On the strength of the CTRP’s Package 1—the Tax Reform for Acceleration and Inclusion Act (TRAIN)—and tax administration reforms, Dominguez said the BIR and BOC managed to collect over P2.8 trillion combined in 2019, with the internal revenue agency posting a 10.67-percent YOY increase in collection to P2.33 trillion and the customs bureau collecting 6.32 percent higher YOY with P630.57 billion.

He expects both revenue agencies to perform better this year as the government implements the TRAIN for the third year, including higher taxes on alcohol products, cigarettes and smoking alternatives like electronic cigarettes, heat-not-burn tobacco (HTPs) and vapor (vaping) products.

Dominguez said the government’s unprecedented investments in infrastructure and social services like education, healthcare and skills training are “designed to sustain the country’s high-growth momentum—in support of President Duterte’s goal of pulling down the poverty level to 14 percent or lower and ensuring better lives for all law-abiding Filipinos by the time he leaves office in 2022.”

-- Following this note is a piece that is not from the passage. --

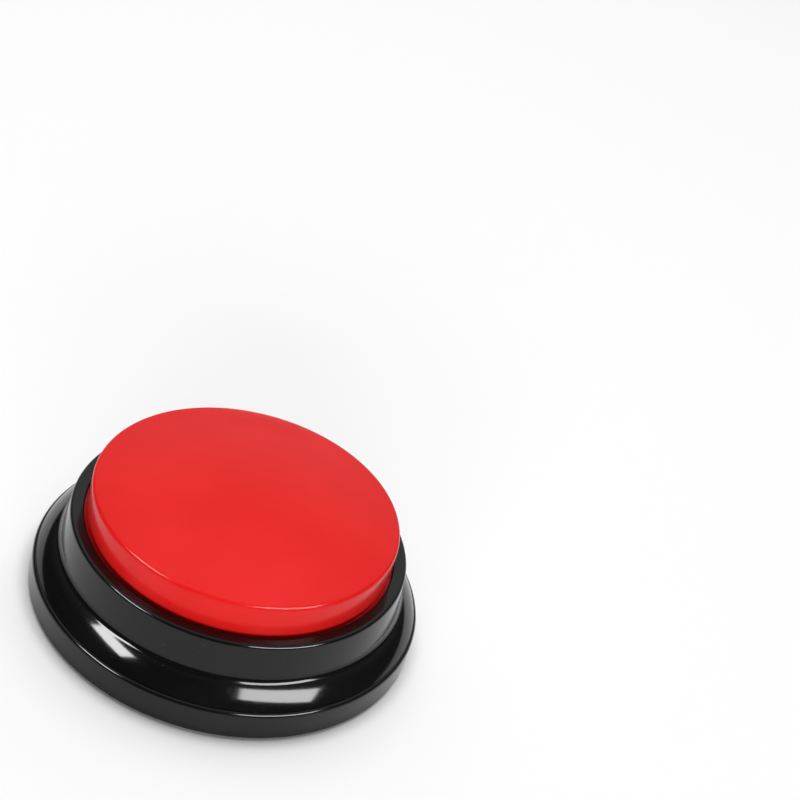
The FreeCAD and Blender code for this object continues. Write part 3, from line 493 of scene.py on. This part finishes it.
def corner_arc(before: Points, corner: Points, after: Points, radius: float, steps: int = 10) -> Points:
    """Fillet of a corner: the arc of the given radius that touches both of its sides.

    The touching points lie at radius times tan(half the turn) from the corner, and the arc is
    swept by turning the first touching point about the arc's centre.

    Args:
        before: point before the corner.
        corner: the corner.
        after: point after the corner.
        radius: radius of the fillet.
        steps: number of equal steps.

    Returns:
        An array of (r, z) points from the first side to the second.
    """
    back = (before - corner) / np.linalg.norm(before - corner)
    forth = (after - corner) / np.linalg.norm(after - corner)
    turn = math.pi - math.acos(float(np.clip(back @ forth, -1, 1)))
    start = corner + back * radius * math.tan(turn / 2)
    middle = (back + forth) / np.linalg.norm(back + forth)
    centre = corner + middle * radius / math.cos(turn / 2)
    side = math.copysign(1.0, back[1] * forth[0] - back[0] * forth[1])
    angles = np.linspace(0.0, side * turn, steps + 1)
    spoke = start - centre
    turned_r = spoke[0] * np.cos(angles) - spoke[1] * np.sin(angles)
    turned_z = spoke[0] * np.sin(angles) + spoke[1] * np.cos(angles)
    return centre + np.column_stack((turned_r, turned_z))


def with_fillets(corners: Sequence[tuple[float, float]], radii: Sequence[float],
                 closed: bool = True) -> Points:
    """Outline with a fillet at each corner whose radius isn't zero.

    Args:
        corners: corner points (r, z) in order.
        radii: fillet radius at each corner.
        closed: whether the last corner joins the first; if not, the two end corners stay sharp.

    Returns:
        The outline's points.
    """
    points = np.array(corners, float)
    pieces = []
    for index, radius in enumerate(radii):
        at_end = not closed and index in (0, len(points) - 1)
        if radius == 0 or at_end:
            pieces.append(points[index:index + 1])
            continue
        before = points[index - 1]
        after = points[(index + 1) % len(points)]
        pieces.append(corner_arc(before, points[index], after, radius))
    return np.concatenate(pieces)


def held(outline: Points, closed: bool, margin: float = 0.05 * MM, shortest: float = 0.8 * MM) -> Points:
    """Outline with a point close to each end of its long straight stretches.

    They keep the shading of a flat face from bleeding out of the fillets beside it.

    Args:
        outline: (r, z) points.
        closed: whether the last point joins the first.
        margin: distance of the added points from the ends.
        shortest: length under which a stretch is left alone.

    Returns:
        The outline with the points put in.
    """
    following = np.roll(outline, -1, axis=0)
    steps = following - outline
    lengths = np.linalg.norm(steps, axis=1)
    if not closed:
        lengths[-1] = 0
    long = np.flatnonzero(lengths > shortest)
    unit = steps[long] / lengths[long, None]
    near = outline[long] + unit * margin
    far = following[long] - unit * margin
    places = np.repeat(long + 1, 2)
    added = np.stack((near, far), axis=1).reshape(-1, 2)
    return np.insert(outline, places, added, axis=0)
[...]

With more money in their pockets—equivalent to one-month’s take home pay—as a result of the TRAIN’s income tax cuts for 99 percent of Filipino taxpayers, he said the strong consumer spending that helped fuel growth in 2019’s fourth quarter is expected to continue this 2020.

Meanwhile, the improved performance of the agriculture sector in the latter half of last year is likely to continue, too, in 2020, as the government implements more intervention measures to boost palay productivity, with funding support from the annual P10-billion Rice Competitiveness Enhancement Fund (RCEF), said Dominguez, who was agriculture secretary during the former Corazon Aquino administration.

RCEF is sourced from grain import duties collected by the BOC from private rice traders, following the enactment of the Rice Trade Liberalization (RTL) in March 2019. Excess revenue on top of the P10-billion RCEF will also finance other intervention programs for local palay growers.

“Although it did not grow as fast as we had wanted it to in 2019,” he said, “the domestic economy grew faster than most other economies in the East Asia and the Pacific region last year, and it will remain among the world’s fastest-growing economies this year on the back of the Philippines’ strong macroeconomic fundamentals and the game-changing reforms implemented by President Duterte to sustain high—and inclusive—growth.”

He said a major speed bump last year was the four-months-and-a-half delay in the congressional approval of the 2019 GAA, which had forced the Duterte administration to run the government on a reenacted 2019 budget and hold off the implementation of new and ongoing programs and projects that would have accelerated the growth momentum in last year’s first semester.

Dominguez said the downside risks to growth this year include the possibly lingering impact of last year’s trade spat between the United States and China; any possible re-escalation of the US-Iran conflict that could induce global oil price volatility; and, depending on its intensity, an explosive eruption of Taal Volcano that could impact Metro Manila and neighboring regions.